Changes to test procedures
DOE proposes to finalize test procedures that will be used to measure the efficiency of products at least 180 days prior to the publication of a proposed new or amended standard for those products. It is certainly a good goal to figure out how to test the efficiency level of a product before starting to set a standard. However, this change gives DOE less flexibility and opens up the test procedure development process—which is highly technical and based on significant input from industry and advocacy groups like NRDC—to become a potential mechanism for delaying the development of standards indefinitely.
Even more concerning is the requirement DOE proposes to adopt, without modification, industry standards as test procedures, with exceptions for certain circumstances. DOE is taking away one of its most important powers and putting it in the hands of the industry it is tasked to regulate.

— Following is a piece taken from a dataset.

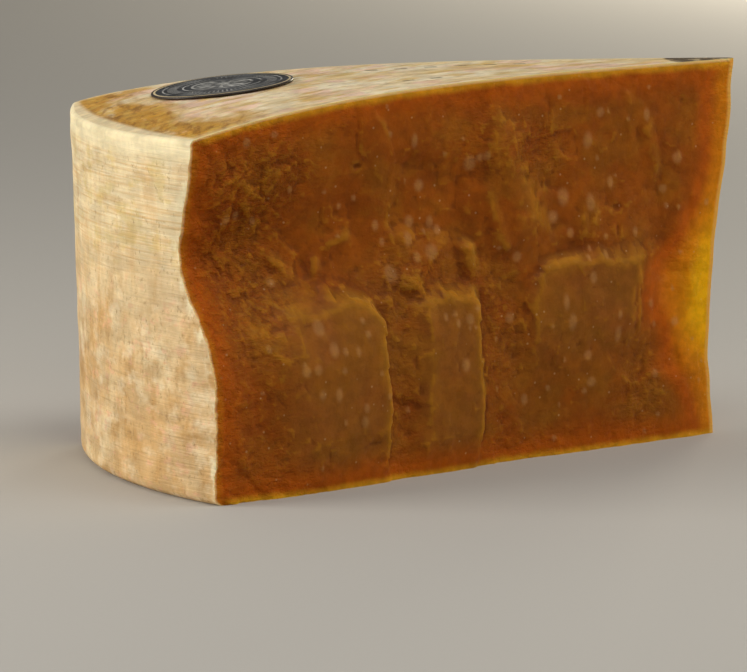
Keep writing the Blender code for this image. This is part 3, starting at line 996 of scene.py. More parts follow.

There’s nothing wrong with using industry test procedures as a starting point, but DOE must maintain the final say in order to maintain the integrity of the standards program. DOE will be holding a public meeting on March 21 to further discuss these changes.
To be clear, we don’t have a problem with DOE reviewing and updating its procedures, as long as they follow the law, improve predictability, and make the rulemaking process more easily understood while not hamstringing one of the most successful energy-saving initiatives we’ve ever seen. Instead, the proposed updates to the Process Rule will likely make it more difficult to set strong standards in a timely manner. With all the challenges we face related to climate change, every bit of progress counts. DOE is moving in the wrong direction.
And most importantly, DOE’s irresponsible decision to focus on fixing something that isn’t broken will have real, long-term consequences for the consumers and businesses who benefit from standards—and that’s not good for any of us.